O livro de Carson caiu como uma bomba na sociedade, que já vinha discutindo os efeitos da industrialização e as formas de melhorar o controle. Foi o princípio de uma grande mobilização global, marcada pela primeira conferência das Nações Unidas sobre o Meio Ambiente Humano (1972), em Estocolmo. Em seguida, pela criação da Comissão Mundial sobre Meio Ambiente e Desenvolvimento, durante a Assembleia Geral da ONU (1983), presidida por Gro Harlem Brundtland, primeira-ministra da Noruega, responsável pelo relatório Nosso Futuro Comum (1985).

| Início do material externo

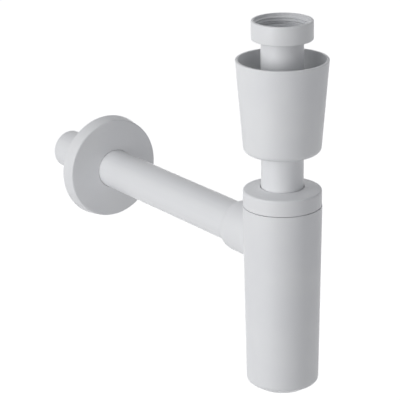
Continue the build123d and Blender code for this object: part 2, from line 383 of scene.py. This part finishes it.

Foi nesse relatório que a expressão desenvolvimento sustentável foi empregada pela primeira vez. No mesmo ano, foi realizada em Viena, na Itália, a convenção para a proteção da camada de ozônio, que culminou com o protocolo de Montreal – único protocolo ambiental multilateral assinado por 197 países. E daí em diante uma série de encontros, cúpulas, tratados e acordos foram sendo definidos e realizados, como a COP27, que acabou de ocorrer no Egito, para discutir questões climáticas e políticas de redução das emissões de gases do efeito estufa.
A princípio, dois modelos teóricos definiram o que mais tarde ficou conhecido como a cultura ESG. A teoria dos stakeholders (1984), na qual Edward Freeman sustenta que empresas não podem fazer o que querem sem avaliar as consequências de seus atos, e o chamado triple bottom line de John Elkington (1994), conhecido como o pai da sustentabilidade com sua teoria do tripé sociedade, meio ambiente e economia, que abrange o conceito da gestão sustentável, segundo o qual companhias devem considerar os efeitos na sociedade e os impactos na natureza. Mas a sigla surgiu só 10 anos mais tarde, na publicação do Pacto Global em parceria com o Banco Mundial, chamada Who Cares Wins, a partir de uma provocação do secretário-geral da ONU Kofi Annan dirigida a 50 CEOs de grandes instituições financeiras sobre como integrar fatores sociais, ambientais e de governança no mercado de capitais. Desde então, o sistema financeiro nunca mais foi o mesmo, e vem mudando rapidamente.
O ESG tornou-se a sigla do mercado responsável, que até há pouco tempo operava pela ideia do investimento responsável, mas que acaba de ganhar novos contornos. O que parecia ser algo exclusivo das grandes empresas e corporações começa ganhar importância de empresas menores e entra no radar de médias, pequenas e até microempresas, pois as grandes têm forte relacionamento com as companhias menores, e os princípios do ESG exigem uma forma de relacionamento em que os parceiros de negócio também sigam boas práticas de interesse social e ambiental. Do contrário, todos podem sair perdendo, pois a agenda ESG começa a ser fortemente cobrada em operações de seguro e empréstimos bancários. O que leva a entender que a sustentabilidade do ambiente de negócios depende de quanta atenção a organização dispensa para os riscos associados a mudanças climáticas, desastres ambientais, origem e procedência dos insumos, segurança no ambiente de trabalho, reputação e imagem dos empreendimentos, multas e embargos nas operações, além de toda sorte de certificações, selos e objetivos para o desenvolvimento sustentável adotados pela organização para se enquadrar nos objetivos do desenvolvimento sustentável (ODSs da ONU), para afastar estes riscos. E quem não perceber isso ficará para trás, no lugar dos dinossauros.